## DATA FOR THE TASK
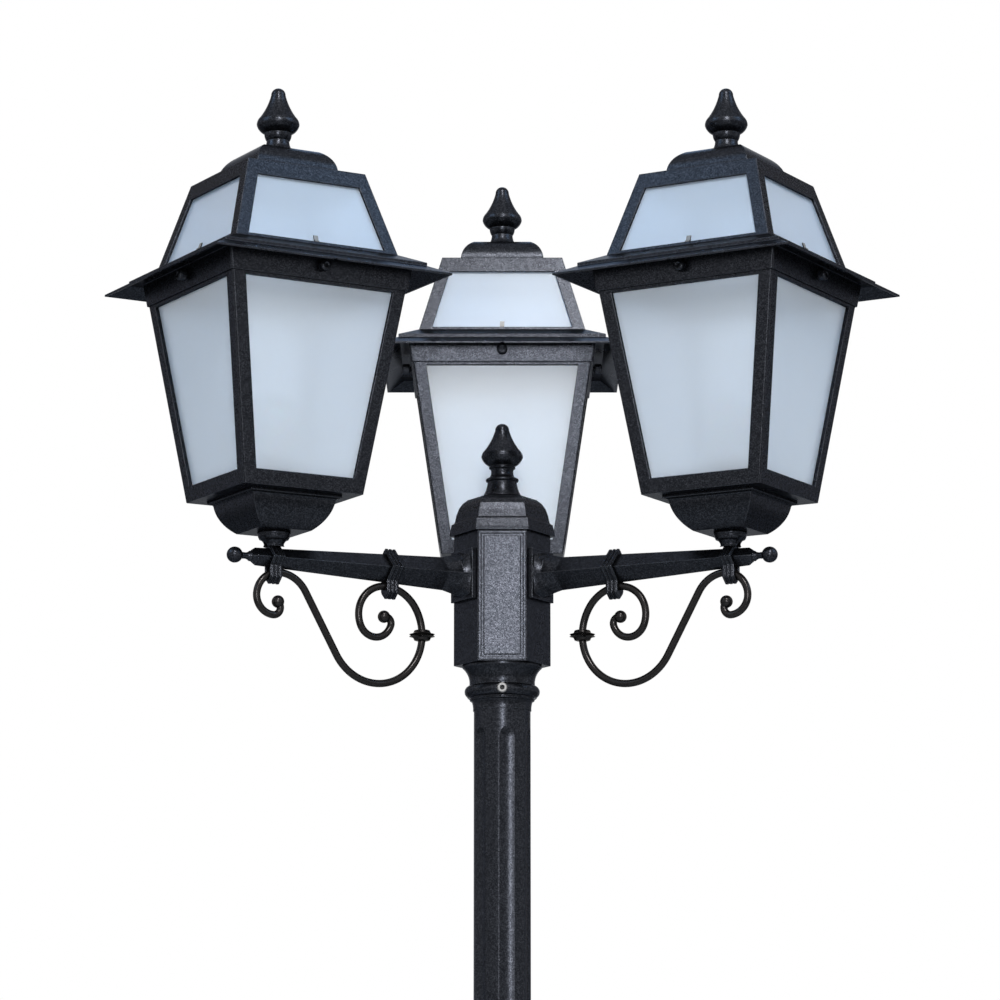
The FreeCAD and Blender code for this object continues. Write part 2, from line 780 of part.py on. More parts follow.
def make_arm(label):
    """The cast arm: flange, flare and a tapering square bar laid on its edge."""
    body = new_body(label)
    flange = box_outline("-flange_half_width", "-flange_half_height",
                         "flange_half_width", "flange_half_height")
    pad(body, new_sketch(body, "YZ", [flange], out=HUB_APOTHEM), "flange_thick")
    middle = f"{FLANGE_FACE} + 0.32 * flare_length"
    loft(body, [
        (FLANGE_FACE, flared("flange_half_width - 1.6", "flange_half_height - 2.5", 0.86)),
        (middle, flared("arm_root + 1", "arm_root + 4.2", 0.64)),
        (FLARE_END, flared("arm_root", "arm_root", 0.5)),
    ], plane="YZ")
    loft(body, [(FLARE_END, diamond("arm_root")), (ARM_END, diamond("arm_tip"))], plane="YZ")
    loft(body, [(ARM_END, diamond("arm_tip")),
                (f"{ARM_END} + arm_nose", diamond("arm_nose_half"))], plane="YZ")
    bolt_radius = "arm_bolt_radius + push_fit"
    bolt_holes = new_sketch(body, "YZ", circles=[(0, "-arm_bolt_spread", bolt_radius),
                                                 (0, "arm_bolt_spread", bolt_radius)],
                            out=HUB_APOTHEM)
    pocket(body, bolt_holes, "arm_bolt_depth + push_fit", outward=True)
    stem_hole = new_sketch(body, "XY", circles=[("arm_reach", 0, "stem_stud + push_fit")],
                           out="stem_foot_lift - stem_stud_depth - push_fit")
    pocket(body, stem_hole, outward=True)
    knob_hole = new_sketch(body, "YZ", circles=[(0, 0, "knob_stud + push_fit")],
                           out=f"{ARM_END} + arm_nose - knob_stud_length - push_fit")
    pocket(body, knob_hole, outward=True)
    return body


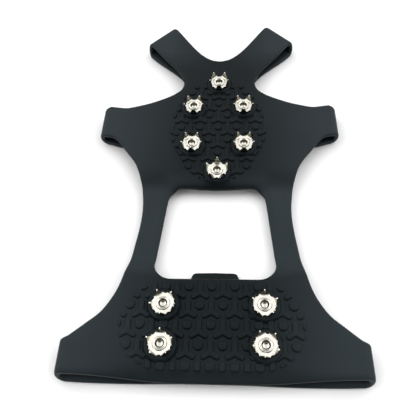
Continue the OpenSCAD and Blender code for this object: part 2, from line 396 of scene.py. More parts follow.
toe_value = CURL_OUT @ TOE_DIR - TOE_CUT
toe_cut = (plane_cut(strap_outline, strap_side[len(strap_side) // 2:], TOE_DIR, toe_value),
           plane_cut(strap_outline, strap_front, TOE_DIR, toe_value))
side_cut = (plane_cut(strap_outline, strap_rear, SIDE_DIR, SIDE_CUT),
            plane_cut(strap_outline, strap_side[:len(strap_side) // 2], SIDE_DIR, SIDE_CUT))
band_cut = (plane_cut(band_outline, band_rear, SIDE_DIR, SIDE_CUT),
            plane_cut(band_outline, band_front, SIDE_DIR, SIDE_CUT))


def beyond(outline, cut, p, away):
    """True where p lies on the far side of a cut line, towards away."""
    a, b = outline[cut[0]], outline[cut[1]]
    return plan_cross(a, b, p) * plan_cross(a, b, away) > 0


def strap_tag(p):
    if p[1] > ARMS_Y and beyond(strap_outline, toe_cut, p, CURL_OUT):
        return "toe_arm*"
    if p[1] < ARMS_Y and beyond(strap_outline, side_cut, p, ARM_A):
        return "side_arm*"
    return "toe_hub"


def band_tag(p):
    return "heel_strap*" if beyond(band_outline, band_cut, p, WING_A) else "heel_band_middle"


SOLE_GRID, STRAP_GRID = 2.7, 3.2
skin = Skin()
flat_skin(skin, sole_outline, TOP_MID, "sole", SOLE_GRID)
flat_skin(skin, strap_outline, LOW_MID, strap_tag, STRAP_GRID, cuts=(toe_cut, side_cut), up=False)
flat_skin(skin, band_outline, LOW_MID, band_tag, STRAP_GRID, cuts=(band_cut,), up=False)
fold_skin(skin, toe_curl, toe_low_curl, TOE_DIR, (.25, .35), "sole", "toe_arm*")
fold_skin(skin, arm_curl, arm_curl, SIDE_DIR, (.7, 1.0), "sole", "side_arm*")
fold_skin(skin, wing_curl, band_curl, SIDE_DIR, (.15, 1.1), "sole", "heel_strap*")
points, faces, tags = skin.mirrored()


# ---------------------------------------------------------------- thickness

def vertex_normals(points, faces):
    """Vertex normals weighted by the area of the faces round them."""
    normals = np.zeros_like(points)
    for f in faces:
        p = points[f]
        q = np.roll(p, -1, axis=0)
        n = np.cross(p, q).sum(axis=0)
        normals[f] += n
    return normals / np.maximum(np.linalg.norm(normals, axis=1), 1e-12)[:, None]


class Solid:
    """Closed sheet solid with rounded free edges, and the faces that cap each cut."""

    # Steps round a free edge, and the power of the superellipse that rounds it
    RINGS = 8
    POWER = 2.3

    def __init__(self, points, faces, tags, round_r=1.0):
        count = len(points)
        normals = vertex_normals(points, faces)
        owner = {(a, b): k for k, f in enumerate(faces) for a, b in zip(f, f[1:] + f[:1])}
        free = [(a, b) for (a, b) in owner if (b, a) not in owner]
        after = dict(free)
        before = {b: a for a, b in free}
        # Free edges draw in by round_r, so that their rounding ends where they were
        moved = points.copy()
        outward = {}
        for i in after:
            t1, t2 = points[after[i]] - points[i], points[i] - points[before[i]]
            t1, t2 = t1 / np.linalg.norm(t1), t2 / np.linalg.norm(t2)
            t = (t1 + t2) / np.linalg.norm(t1 + t2)
            out = np.cross(t, normals[i])
            out /= np.linalg.norm(out)
            outward[i] = out
            moved[i] = points[i] - out * round_r
        half = SHEET / 2
        self.points = list(moved + normals * half) + list(moved - normals * half)
        self.faces = [list(f) for f in faces] + [[count + i for i in reversed(f)] for f in faces]
        self.tags = list(tags) * 2
        # Rings of points from the top of each free edge to its bottom
        ring = {}
        for i in after:
            row = [i]
            for k in range(1, self.RINGS):
                a = math.pi / 2 - math.pi * k / self.RINGS
                c, s = abs(math.cos(a)) ** (2 / self.POWER), abs(math.sin(a)) ** (2 / self.POWER)
                row.append(len(self.points))
                self.points.append(moved[i] + outward[i] * round_r * c
                                   + normals[i] * half * math.copysign(s, a))
            row.append(count + i)
            ring[i] = row
        for a, b in free:
            for k in range(self.RINGS):
                self.faces.append([ring[b][k], ring[a][k], ring[a][k + 1], ring[b][k + 1]])
                self.tags.append(tags[owner[(a, b)]])
        self.points = np.array(self.points)
        # Caps: across every line where two pieces meet
        self.caps = []
        ends = {}
        for (a, b), k in owner.items():
            other = owner.get((b, a))
            if other is not None and tags[k] != tags[other]:
                self.caps.append((tags[k], [b, a, count + a, count + b]))
                ends.setdefault((tags[k], tags[other]), []).append((a, b))
        for (tag, _), line in ends.items():
            starts = {a for a, b in line}
            stops = {b for a, b in line}
            for i in (starts ^ stops) & set(after):
                row = ring[i]
                self.caps.append((tag, row[::-1] if i in stops else row))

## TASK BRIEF
Find the word "from" in the data and copy out each line where it turns up.

## FINAL RESULT
The FreeCAD and Blender code for this object continues. Write part 2, from line 780 of part.py on. More parts follow.
Continue the OpenSCAD and Blender code for this object: part 2, from line 396 of scene.py. More parts follow.
        # Rings of points from the top of each free edge to its bottom